You can critique models. You can critique parameters. You can critique parameters. You can critique how the calculations are done, but you cannot deny their existence, for the kind of counterfactualcalculations that Milton Friedman does are, of course, the steady diet of what economists and other policy analysts do every day.
So why is Allan Meltzer doing this--saying that Milton Friedman talked nonsense in The Great Contraction? Because it is to the temporary tactical advantage of the Republican Party for him to do so.
Exercise some moral responsibility, Allan.
Shameless partisan hack.
http://delong.typepad.com/sdj/2009/1...economist.html
In Oregon, 3/4 of these jobs saved or created are government jobs.
I wonder how many more social workers they need to keep up with the growing benifit eating population?
did you get an increase on your lonestar card?
What's a loanstar card?
I think it's foodstamps in a CC.
Milton Friedman did it doesn't cut any mus with me. I wouldn't say the impact of the stimulus is insignificant, but suggesting as Ms. Romer has, that "jobs saved or created" is measurable in any strict sense seems like a fib. It's a guesstimate, not a statistic IMO.
That's a semantics game that serves nothing more than to remove credibility from the argument being made with the statistic. You can argue the statistic is less than exact but I don't know of how that would disqualify it as a statistic at all.
The fact of the matter is that economics is mostly less than exact because there is no way to get precise measurements. That is why these statements from economists don't make much sense until you take them as what they actually are: Ideological arguments and not based on economics.
As true of Ms Romer's statistic as its detractors IMO.

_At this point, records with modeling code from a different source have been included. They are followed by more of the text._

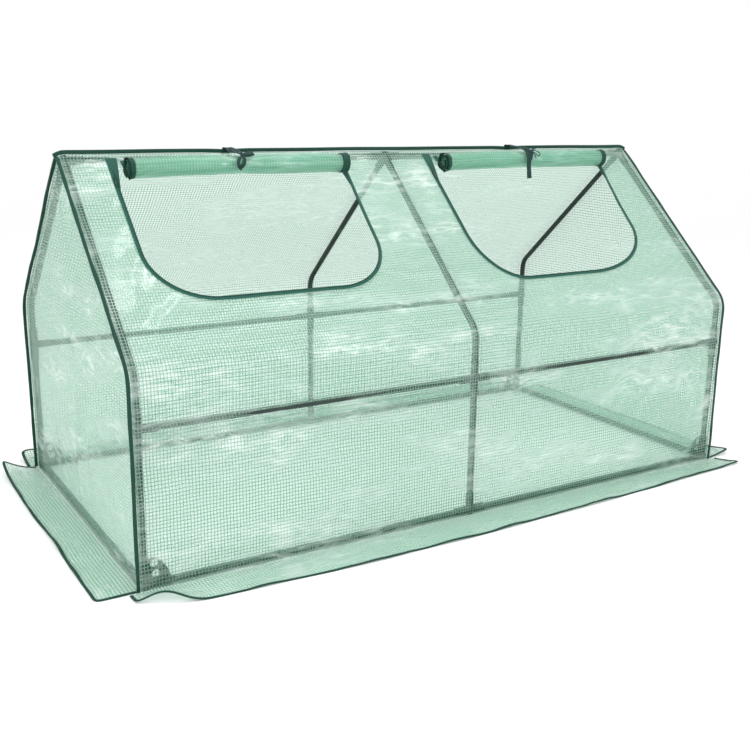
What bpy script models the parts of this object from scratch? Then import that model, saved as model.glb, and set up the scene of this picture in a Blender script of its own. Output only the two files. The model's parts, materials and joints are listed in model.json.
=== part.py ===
"""A mini greenhouse: a push-fit tube frame under a sewn film cover with two roll-up doors.

Metres, +Z up. +X runs along the ridge, the front faces -Y, and the floor is Z = 0 under the middle.
"""

import math

import bmesh
import bpy
from mathutils import Matrix, Vector

# Frame, centre line to centre line
LENGTH = 1.77  # left hoop to right hoop
DEPTH = 0.90  # front legs to back legs
EAVE_RISE = 0.480  # base rail to the corner of a hoop at the eave
RIDGE_RISE = 0.892  # base rail to ridge tube
MID_RISE = 0.3585  # base rail to mid rail
EAVE_RADIUS = 0.060  # bend of a hoop tube
EAVE_STEPS = 8

# Tube and push-fit joints
TUBE_OD = 0.016
TUBE_WALL = 0.0006
SOCKET_WALL = 0.0019
SOCKET_LENGTH = 0.045  # joint centre to socket mouth
CORNER_SOCKET_LENGTH = 0.062  # the long sockets of a base corner
HUB_STOP = 0.0125  # joint centre to the floor of a bore
HUB_SHARE = 0.92  # how far a socket runs past the joint centre, in socket radii
FOOT = 0.0007  # foot pad below the base sockets
SIDES = 12
GUSSET_THICK = 0.004
GUSSET_HOLE_RADIUS = 0.0098
GUSSET_HOLES = ((0.0130, 0.0360), (0.0165, 0.0110))  # centres, from the leg's socket and above the rail's
GUSSET_BOW = (0.76, 0.93)  # control point of its curved edge, in socket lengths
GUSSET_STEPS = 6

# Clearances
FIT_GAP = 0.0003  # radial play of a tube in its socket, and between layers of cloth
COVER_GAP = 0.0007  # joint to the inside of the cover
EDGE_GAP = 0.0005  # sewn edge to sewn edge

# Cover
FILM = 0.0009  # thickness of the reinforced film
WALL_FOOT = 0.0015  # lower edge of the walls above the floor
BINDING_WIDTH = 0.012
BINDING_THICK = 0.004
RIDGE_BINDING_HEIGHT = 0.010
RIDGE_BINDING_THICK = 0.003
SKIRT_WIDTH = 0.105
SKIRT_OFFSET = 0.0029  # outer face of the cover to the fold of a skirt
SKIRT_OVERHANG = 0.027  # front and back skirts past the end panels

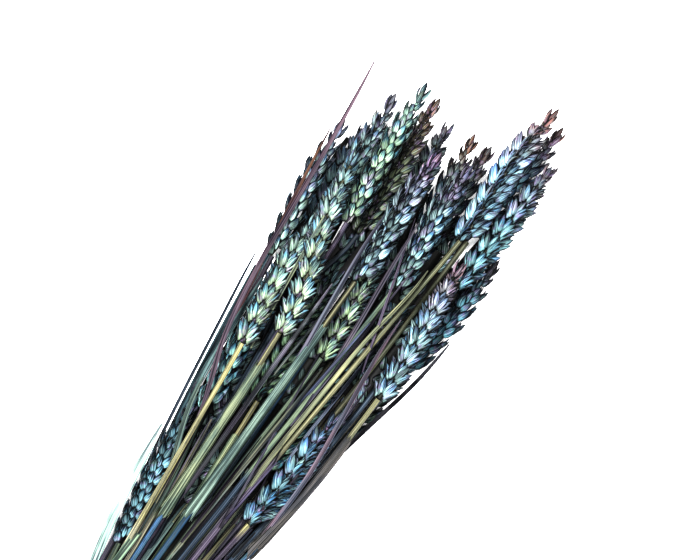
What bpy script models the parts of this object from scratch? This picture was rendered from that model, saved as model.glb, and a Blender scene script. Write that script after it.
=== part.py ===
"""A bunch of dyed, dried wheat lying on a table: ears, stems with leaf blades, and a raffia tie.

Lengths are in millimetres until a mesh is made. The bunch lies along +X, from the cut ends of the
stems to the tips of the ears, and the tie is at x = 0. "Across" runs towards -Y.
"""
import math
import random
from collections import namedtuple

import bmesh
import bpy
import numpy as np
from mathutils import Vector
from mathutils.geometry import convex_hull_2d

MM = 0.001
SHARP_ANGLE = 40.0       # degrees above which an edge stays crisp

# Stems
STEM_RADIUS = 1.5
SHEATH_RADIUS = 2.0
STEM_SIDES = 6
STEM_TAIL = 130.0        # from the tie to the cut ends
TAIL_SPREAD = 1.25       # how much wider than at the tie the cut ends lie
CUT_UNEVENNESS = 3.0
NECK_GAP = 0.4           # between a stem and its ear
NECK_TAPER = 0.85        # radius at the neck, as a share of the stem's
SHEATH_LIP, SHEATH_FADE = 0.6, 6.0     # lengths over which a sheath begins and ends
RING_ROOM = 4.0          # least distance between two cross-sections of a stem or blade
REACH = 8.0              # how far to each side a path is read to find its direction

# Ears
EAR_RADIUS = 6.7
SPIKELET_PITCH = 3.9     # from one spikelet to the next one, on the ear's other side
SPIKELET_LENGTH = 11.0
CORE_WIDTH = 2.4         # half the width of the axis that the spikelets grow from
CORE_THICKNESS = 0.9
EAR_FOOT = 1.5           # bare axis below the first spikelet
FOOT_SIZES = (0.55, 0.8)               # size of the axis at its two lowest cross-sections
APEX = 0.45              # how far the axis reaches into the last spikelet, as a share of its length
# Corners of a spikelet, as (across, outward, along), for one half of its width.
UNDER_CORNER = (4.0, 4.4, 3.6)
INNER_CORNER = (4.6, 1.5, 5.4)
OUTER_POINT, SIDE_NOTCH, MIDDLE_POINT = (5.5, 3.3, 9.4), (2.7, 4.9, 7.6), (0.0, 6.4, SPIKELET_LENGTH)

# Leaf blades
BLADE_HALF_WIDTH = 1.0
BLADE_HALF_THICKNESS = 0.35
BLADE_CLEARANCE = 1.15   # radius that a blade keeps free round its middle line
BLADE_ROOT_FREE = 30.0   # how far a blade may lie against its own stem

# Tie
TIE_ROWS = (5, 6, 7, 6, 5)
TIE_PITCH = 3.5          # between neighbouring stems in the tie
TIE_WIDTH = 10.0
TIE_THICKNESS = 1.2
TIE_GROOVE, TIE_GROOVE_HALF = 0.5, 0.3  # depth and half the width
TIE_GAP = 0.8            # between the stems and the band
TIE_POINTS = 24
ROUND_POINTS = 24        # points round each stem that the band's line is found from
TIE_MIDDLE = TIE_THICKNESS + TIE_GAP + STEM_RADIUS + (len(TIE_ROWS) - 1) / 2.0 * TIE_PITCH * math.sqrt(0.75)
KNOT_RADIUS = 3.2
KNOT_SHAPE = (1.0, 1.25, 0.7)
KNOT_PLACE = 2.0         # how far the knot sits to one side of the band's top
KNOT_TAIL = 14.0
TAIL_LEANS = (-0.75, 0.5)              # in radians from straight across
TAIL_HALF_WIDTH, TAIL_FLARE, TAIL_HALF_THICKNESS = 1.5, 0.3, 0.4
TAIL_ARCH, TAIL_CURVE = 2.6, 2.4

# How the bunch settles
STATION_STEP = 30.0
STATIONS = np.arange(-135.0, 346.0, STATION_STEP)
CHECKS = np.arange(-135.0, 345.1, 5.0)
TIE_STATIONS = (-15.0, 15.0)
GAP = 0.5                # least gap between two strands
SINK = 0.8               # how far the lowest ears may press into the table, which flattens them
SETTLE_ROUNDS = 900
STRIDE = 1.6             # share of a wanted move that one round makes
PULL, PULL_END = 0.12, 0.01            # pull of the ears towards their places, at first and at the end
STIFFNESS, STIFFNESS_END = 0.03, 0.004
EASE_SHARE = 0.75        # share of the rounds over which pull and stiffness fade
STEM_MOBILITY, EAR_MOBILITY, BLADE_MOBILITY = 1.0, 0.35, 2.0
START_ROOM, END_ROOM = 5.0, 2.0        # room kept beyond a strand's start and end
BLADE_HOLD = 20.0        # length of a blade's tip that is pulled to its place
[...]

That is simply not the case, WH. The detractors aren't giving any credit to the statistic in an effort to completely discredit the stimulus package and the effect its having. The critique wasn't on the accuracy of the measurement but that the measurement had not merit.
Oh.
I guess he's an expert on the subject. Must use it allot.
You mean you didn't hear?
Do you only listen to the liberal media?
Here is a link. Finally have the time to waste for you:
Oregon Uses Stimulus Funds to Create Government Jobs, Provide Social Services
Just took the first I found. Hard to link phone conversations with what family is telling me. I am two timezones out of state at the moment.
And the proponents are using it to take credit for effects they are none too sure of.
A distinction without a difference. "Jobs created and saved" is a non-measurable metric.
What data gives this information, anyway?
Just yesterday I posted links to an analysis with the methodology behind how they got their jobs figure yesterday. The point is if there is a critique to be made, shoudl it not be on specifics on that methodology and why it is incorrect as opposed to simple blanket statements that you can't possibly deduce this information when economists have been doing this very thing since the birth of economics?
This is a black box; can you unpack it? Without knowing how this figure is arrived at, or whether the built-in assumptions apply to the given situation, what gives you confidence in the result?Table 1 combines that data with the economic multipliers (i.e., the amount that a given dollar of increased spending or reduced taxes spurs in additional economic output) used in standard forecasting models.
What gives you so much confidence in a calculation that is so imprecise?All in all, the combined evidence—the timing of ARRA in relation to subsequent economic performance; the strong influence of taxes and transfers since ARRA; and direct data from Recovery.gov on the timing and composition of ARRA expenditures and tax-cuts—suggests that the recovery package has substantially boosted economic growth and created or saved 1.1 to 1.5 million jobs since its passage.
That the range of values varies up to 25% suggests to me that the metric can't be measured very well.
And thats fine - the point isn't to say that the stimulus package added 1.4 or 1.2 or .8 million jobs - the point is to show that the stimulus package is having a significant effect on the job market.
With almost 10% unemployment, there doesn't seem to be any significant effect.